What else to see in London?
With its cosmopolitan and modern character, London is a fascinating city that has something special about it that everyone loves and gets hooked on. You could visit it several times and each trip would still surprise you.
If it is the first time you visit it I recommend you to read the post The best things to see and do in London to know the essential tourist attractions. You can do the route on your own or admire the city from a tourist bus.
This is one of the most typical experiences to live in London and, although it may seem a bit "guiri" plan, one of the best ideas to discover it, either doing the full bus tours or getting on and off (its famous "Hop on-Hop off") whenever you want to explore an area on foot. If you want to know more about this activity, don't miss the article about London sightseeing bus tours.
Would you like to know what else you can do in the city? Take a look at the article The best excursions and tours in London, which will show you in the most varied ways the different faces of London and its monuments.

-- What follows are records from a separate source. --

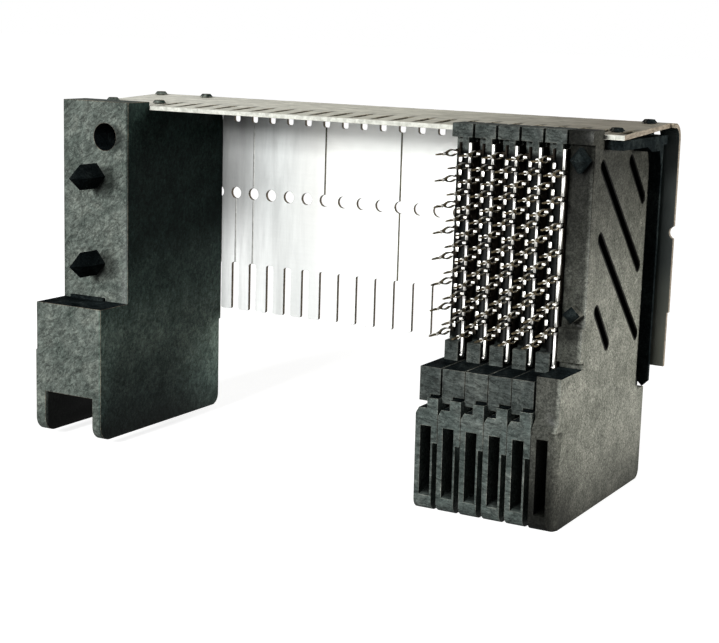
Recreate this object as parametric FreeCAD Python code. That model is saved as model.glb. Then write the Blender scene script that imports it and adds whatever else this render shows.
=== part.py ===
import FreeCAD, Part
import math
import os

# Grid of the connector. Column 0 of the organizer stands at x = 0, the board-side face of a wafer at y = 0.
wafer_pitch = 2.0
row_pitch = 2.05
column_count = 24
wafer_count = 5
first_column = 16
column_offset = 0.17
lip_top = 30.8

# Clearances
fit_gap = 0.05
lip_gap = 0.05
post_gap = 0.06
joint_gap = 0.15

# Organizer: a folded sheet with a back flange and a top flange that rises a little towards the bend
sheet = 0.4
sheet_drop = 0.35
sheet_rise = 0.6
organizer_left = -6.6
organizer_overhang = 0.02
top_flange_front = 2.3
flange_back = 14.5
bend_radius = 1.4
finger_bottom = 10.3
comb_slot_width = 0.8
comb_slot_top = 14.97
finger_corner = 0.2
comb_slot_corner = 0.2
mid_hole_radius = 0.56
ring_sides = 10
mid_hole_height = 21.8
bend_hole_width = 0.7
bend_hole_drop = 2.15
bend_hole_corner = 0.2
top_slot_width = 0.7
top_slot_length = 3.0
top_slot_inset = 0.9
score_width = 0.14
score_depth = 0.1
upper_scores = (2, 6, 10)
lower_scores = (1, 2, 10)
edge_hole_offset = 0.18
edge_step = 0.15
top_flange_step = 0.5

# Guide module
guide_width = 7.3
guide_right = 0.4
guide_front = -0.9
guide_foot_front = -4.8
guide_foot_top = 12.7
guide_lift = 0.65
guide_leg = 0.95
guide_tunnel_top = 4.5
guide_front_radius = 1.3
guide_back_radius = 1.0
guide_back_step = 0.25
guide_back_step_top = 9.2
guide_side_step = 0.12
guide_side_step_top = 8.3
screw_bore_radius = 1.25
screw_bore_depth = 9.0
screw_bore_inset = 2.6
screw_bore_drop = 3.16
guide_peg_inset = 3.5
guide_peg_drops = (6.7, 14.6)
guide_peg_half = (0.95, 1.15)
guide_peg_body = 2.4
guide_peg_tip = 1.5
base_rib = 0.3
base_rib_length = 3.8

# Posts that stand through the organizer, with flattened heads that hold it
post_radius = 0.42
post_rise = 0.34
post_head = (0.62, 0.4)
guide_post_insets = (0.5, 5.8)
end_post_reach = 0.19
post_rows = (4.4, 11.9)

# Wafer housing, measured from the wafer's left plane
slab_width = 1.76
slab_front = 1.2
slab_back = 13.3
head_inset = 0.1
head_width = 1.8
head_height = 1.1
pad_left = 1.04
pad_right = 1.6
pad_recess = 0.8
block_left = 0.4
block_front = -0.5
block_top = 13.3
band_front = -3.92
band_top = 11.7
band_bottom = 8.9
band_notch_top = 9.5
band_notch_left = 1.0
band_notch_depth = 1.4
opened_gap = 0.15
lug_width = 0.56
lug_length = 1.45
tab_width = 0.38
tab_height = 2.0

# Foot of a wafer
foot_front = -4.55
foot_back = 15.1
foot_back_top = 8.15
foot_shoulder = 8.5
foot_chamfer = (0.28, 0.5)
foot_radius = 0.9
foot_draft = 0.15
foot_slot_top = 5.7
foot_slot_left = 1.6
foot_slot_back_wall = 2.2
groove_left = 0.5
groove_right = 1.45
groove_depth = 2.25
groove_bottom = (1.25, 1.7)
groove_top = 7.05
end_groove_top = 7.4
aperture = (0.8, 0.9, 1.6)

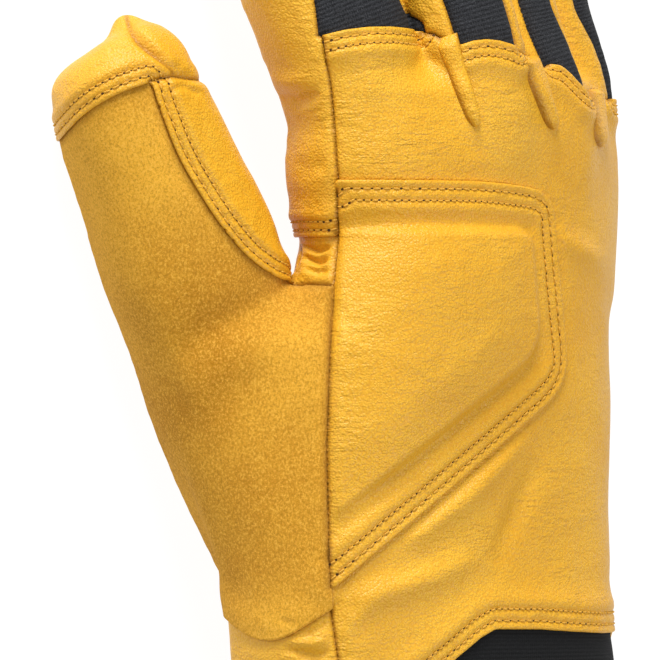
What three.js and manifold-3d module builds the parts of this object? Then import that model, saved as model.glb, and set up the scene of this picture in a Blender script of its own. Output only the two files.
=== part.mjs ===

Finally, London is a huge city that has a lot to offer but its surroundings are also worth spending at least one day of your trip to discover them. Click on the article The best excursions from London to see all the fantastic getaways you can make the most of your trip to the British capital.
Frequently asked questions
Why is the changing of the guard such an important ceremony?
The truth is that the Buckingham Palace Guard is composed of an entire regiment, so the changing of the guard includes changing an entire regiment which includes the performance of a military band and a parade.
At what time does the changing of the guard take place?
The changing of the guard begins at 10:30, starting at St. James Park from where the new regiment (New Guard) marches through Wellington Barracks to Buckingham Palace, making the change at 11:00, at which time the Old Guard marches to the barracks to arrive at 11:30.
Where does the changing of the guard occur?
The changing of the guard actually takes place in several locations throughout the morning, however, the most famous place to watch it is just outside Buckingham Palace.